*WHAT YOU WILL DO*: Every line of the material that follows must be printed again exactly.

*GIVEN DATA*:
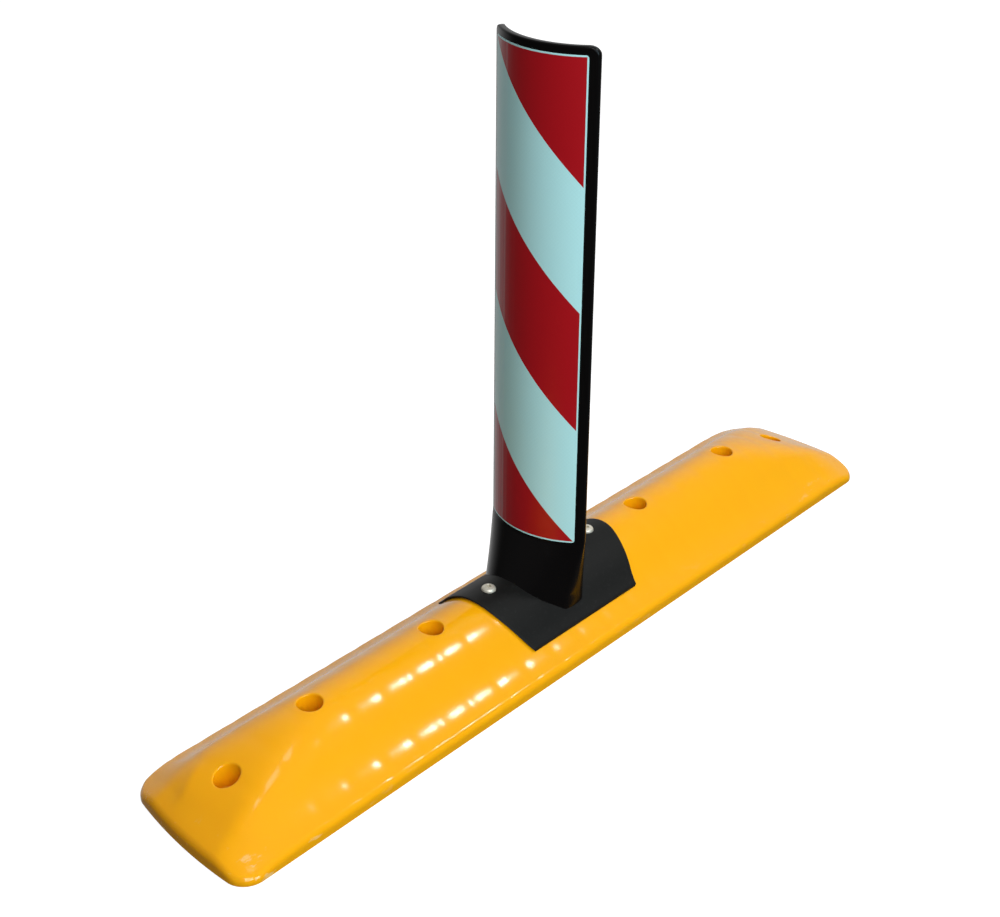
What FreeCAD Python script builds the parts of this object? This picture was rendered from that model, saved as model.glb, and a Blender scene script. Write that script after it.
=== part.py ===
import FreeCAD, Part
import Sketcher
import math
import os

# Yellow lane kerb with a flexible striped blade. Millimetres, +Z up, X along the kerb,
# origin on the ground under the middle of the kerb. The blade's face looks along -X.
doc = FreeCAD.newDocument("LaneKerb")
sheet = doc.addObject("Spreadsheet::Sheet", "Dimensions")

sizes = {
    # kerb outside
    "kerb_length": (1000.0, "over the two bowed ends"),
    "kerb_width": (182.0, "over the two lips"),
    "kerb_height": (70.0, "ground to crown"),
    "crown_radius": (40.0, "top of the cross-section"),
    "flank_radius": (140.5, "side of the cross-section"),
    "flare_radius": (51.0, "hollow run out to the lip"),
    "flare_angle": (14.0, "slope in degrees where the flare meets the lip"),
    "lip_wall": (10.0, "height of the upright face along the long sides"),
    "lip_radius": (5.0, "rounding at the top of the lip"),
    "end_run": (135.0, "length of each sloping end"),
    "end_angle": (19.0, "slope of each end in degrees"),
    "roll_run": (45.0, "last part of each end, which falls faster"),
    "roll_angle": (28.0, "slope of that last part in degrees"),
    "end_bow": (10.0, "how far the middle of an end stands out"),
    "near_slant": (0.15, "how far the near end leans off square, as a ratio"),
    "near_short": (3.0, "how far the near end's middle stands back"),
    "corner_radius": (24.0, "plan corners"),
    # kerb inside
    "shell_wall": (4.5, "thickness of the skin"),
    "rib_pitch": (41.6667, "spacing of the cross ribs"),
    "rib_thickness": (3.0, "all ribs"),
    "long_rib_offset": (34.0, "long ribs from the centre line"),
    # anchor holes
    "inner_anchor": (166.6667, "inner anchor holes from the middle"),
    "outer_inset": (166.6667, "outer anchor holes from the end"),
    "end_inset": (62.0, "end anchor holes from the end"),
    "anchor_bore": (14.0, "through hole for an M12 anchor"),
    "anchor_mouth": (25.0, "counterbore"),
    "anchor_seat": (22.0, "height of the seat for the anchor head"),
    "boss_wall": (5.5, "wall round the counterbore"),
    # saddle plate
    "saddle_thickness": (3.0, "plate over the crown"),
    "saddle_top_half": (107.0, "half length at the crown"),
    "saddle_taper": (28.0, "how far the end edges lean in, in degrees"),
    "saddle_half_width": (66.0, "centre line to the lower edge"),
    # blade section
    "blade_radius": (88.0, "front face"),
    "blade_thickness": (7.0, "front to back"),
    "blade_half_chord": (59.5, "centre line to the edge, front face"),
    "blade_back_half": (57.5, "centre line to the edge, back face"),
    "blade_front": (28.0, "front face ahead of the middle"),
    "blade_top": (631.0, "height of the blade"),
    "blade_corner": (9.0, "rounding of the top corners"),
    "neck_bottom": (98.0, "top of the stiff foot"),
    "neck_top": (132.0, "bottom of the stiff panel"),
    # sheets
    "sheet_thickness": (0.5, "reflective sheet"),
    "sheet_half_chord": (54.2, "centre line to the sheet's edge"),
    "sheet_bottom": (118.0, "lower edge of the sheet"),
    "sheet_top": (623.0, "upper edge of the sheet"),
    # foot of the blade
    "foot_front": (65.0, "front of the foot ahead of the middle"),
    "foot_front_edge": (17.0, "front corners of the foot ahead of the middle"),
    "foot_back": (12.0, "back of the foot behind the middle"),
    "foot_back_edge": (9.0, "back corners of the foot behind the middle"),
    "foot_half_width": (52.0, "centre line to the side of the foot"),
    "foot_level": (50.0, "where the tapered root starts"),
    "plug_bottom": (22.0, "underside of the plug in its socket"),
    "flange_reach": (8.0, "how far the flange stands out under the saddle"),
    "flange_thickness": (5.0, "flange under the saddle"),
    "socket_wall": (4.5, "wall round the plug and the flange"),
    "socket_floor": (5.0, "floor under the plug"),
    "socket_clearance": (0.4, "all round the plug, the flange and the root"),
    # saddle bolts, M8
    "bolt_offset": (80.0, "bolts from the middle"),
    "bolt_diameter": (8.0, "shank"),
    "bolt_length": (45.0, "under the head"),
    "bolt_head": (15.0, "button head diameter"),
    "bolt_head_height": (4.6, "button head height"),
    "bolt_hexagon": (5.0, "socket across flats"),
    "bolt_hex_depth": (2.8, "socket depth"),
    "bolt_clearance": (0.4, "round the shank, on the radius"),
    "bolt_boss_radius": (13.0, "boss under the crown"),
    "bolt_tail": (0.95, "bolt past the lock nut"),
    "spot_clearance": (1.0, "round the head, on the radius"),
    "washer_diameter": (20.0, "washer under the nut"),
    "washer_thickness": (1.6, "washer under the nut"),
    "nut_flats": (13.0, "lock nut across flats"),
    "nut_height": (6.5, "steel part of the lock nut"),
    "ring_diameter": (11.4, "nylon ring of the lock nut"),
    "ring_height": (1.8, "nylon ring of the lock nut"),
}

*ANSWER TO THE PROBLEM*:
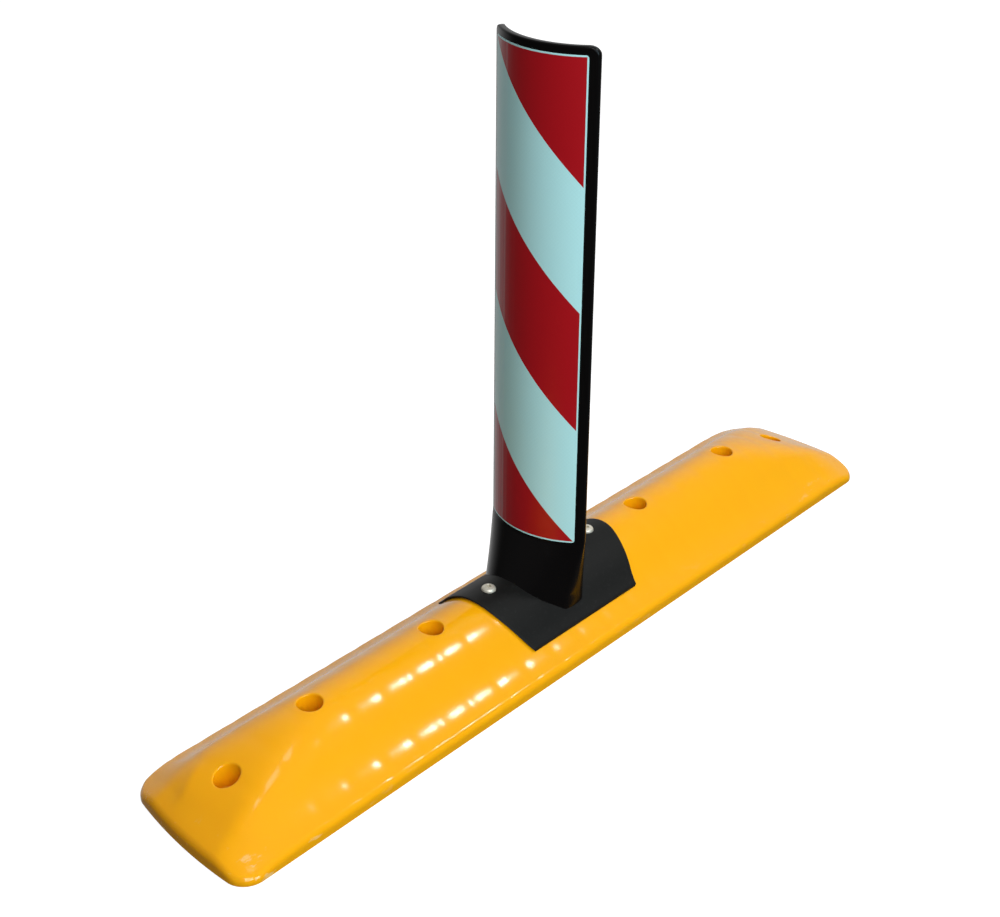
What FreeCAD Python script builds the parts of this object? This picture was rendered from that model, saved as model.glb, and a Blender scene script. Write that script after it.
=== part.py ===
import FreeCAD, Part
import Sketcher
import math
import os

# Yellow lane kerb with a flexible striped blade. Millimetres, +Z up, X along the kerb,
# origin on the ground under the middle of the kerb. The blade's face looks along -X.
doc = FreeCAD.newDocument("LaneKerb")
sheet = doc.addObject("Spreadsheet::Sheet", "Dimensions")

sizes = {
    # kerb outside
    "kerb_length": (1000.0, "over the two bowed ends"),
    "kerb_width": (182.0, "over the two lips"),
    "kerb_height": (70.0, "ground to crown"),
    "crown_radius": (40.0, "top of the cross-section"),
    "flank_radius": (140.5, "side of the cross-section"),
    "flare_radius": (51.0, "hollow run out to the lip"),
    "flare_angle": (14.0, "slope in degrees where the flare meets the lip"),
    "lip_wall": (10.0, "height of the upright face along the long sides"),
    "lip_radius": (5.0, "rounding at the top of the lip"),
    "end_run": (135.0, "length of each sloping end"),
    "end_angle": (19.0, "slope of each end in degrees"),
    "roll_run": (45.0, "last part of each end, which falls faster"),
    "roll_angle": (28.0, "slope of that last part in degrees"),
    "end_bow": (10.0, "how far the middle of an end stands out"),
    "near_slant": (0.15, "how far the near end leans off square, as a ratio"),
    "near_short": (3.0, "how far the near end's middle stands back"),
    "corner_radius": (24.0, "plan corners"),
    # kerb inside
    "shell_wall": (4.5, "thickness of the skin"),
    "rib_pitch": (41.6667, "spacing of the cross ribs"),
    "rib_thickness": (3.0, "all ribs"),
    "long_rib_offset": (34.0, "long ribs from the centre line"),
    # anchor holes
    "inner_anchor": (166.6667, "inner anchor holes from the middle"),
    "outer_inset": (166.6667, "outer anchor holes from the end"),
    "end_inset": (62.0, "end anchor holes from the end"),
    "anchor_bore": (14.0, "through hole for an M12 anchor"),
    "anchor_mouth": (25.0, "counterbore"),
    "anchor_seat": (22.0, "height of the seat for the anchor head"),
    "boss_wall": (5.5, "wall round the counterbore"),
    # saddle plate
    "saddle_thickness": (3.0, "plate over the crown"),
    "saddle_top_half": (107.0, "half length at the crown"),
    "saddle_taper": (28.0, "how far the end edges lean in, in degrees"),
    "saddle_half_width": (66.0, "centre line to the lower edge"),
    # blade section
    "blade_radius": (88.0, "front face"),
    "blade_thickness": (7.0, "front to back"),
    "blade_half_chord": (59.5, "centre line to the edge, front face"),
    "blade_back_half": (57.5, "centre line to the edge, back face"),
    "blade_front": (28.0, "front face ahead of the middle"),
    "blade_top": (631.0, "height of the blade"),
    "blade_corner": (9.0, "rounding of the top corners"),
    "neck_bottom": (98.0, "top of the stiff foot"),
    "neck_top": (132.0, "bottom of the stiff panel"),
    # sheets
    "sheet_thickness": (0.5, "reflective sheet"),
    "sheet_half_chord": (54.2, "centre line to the sheet's edge"),
    "sheet_bottom": (118.0, "lower edge of the sheet"),
    "sheet_top": (623.0, "upper edge of the sheet"),
    # foot of the blade
    "foot_front": (65.0, "front of the foot ahead of the middle"),
    "foot_front_edge": (17.0, "front corners of the foot ahead of the middle"),
    "foot_back": (12.0, "back of the foot behind the middle"),
    "foot_back_edge": (9.0, "back corners of the foot behind the middle"),
    "foot_half_width": (52.0, "centre line to the side of the foot"),
    "foot_level": (50.0, "where the tapered root starts"),
    "plug_bottom": (22.0, "underside of the plug in its socket"),
    "flange_reach": (8.0, "how far the flange stands out under the saddle"),
    "flange_thickness": (5.0, "flange under the saddle"),
    "socket_wall": (4.5, "wall round the plug and the flange"),
    "socket_floor": (5.0, "floor under the plug"),
    "socket_clearance": (0.4, "all round the plug, the flange and the root"),
    # saddle bolts, M8
    "bolt_offset": (80.0, "bolts from the middle"),
    "bolt_diameter": (8.0, "shank"),
    "bolt_length": (45.0, "under the head"),
    "bolt_head": (15.0, "button head diameter"),
    "bolt_head_height": (4.6, "button head height"),
    "bolt_hexagon": (5.0, "socket across flats"),
    "bolt_hex_depth": (2.8, "socket depth"),
    "bolt_clearance": (0.4, "round the shank, on the radius"),
    "bolt_boss_radius": (13.0, "boss under the crown"),
    "bolt_tail": (0.95, "bolt past the lock nut"),
    "spot_clearance": (1.0, "round the head, on the radius"),
    "washer_diameter": (20.0, "washer under the nut"),
    "washer_thickness": (1.6, "washer under the nut"),
    "nut_flats": (13.0, "lock nut across flats"),
    "nut_height": (6.5, "steel part of the lock nut"),
    "ring_diameter": (11.4, "nylon ring of the lock nut"),
    "ring_height": (1.8, "nylon ring of the lock nut"),
}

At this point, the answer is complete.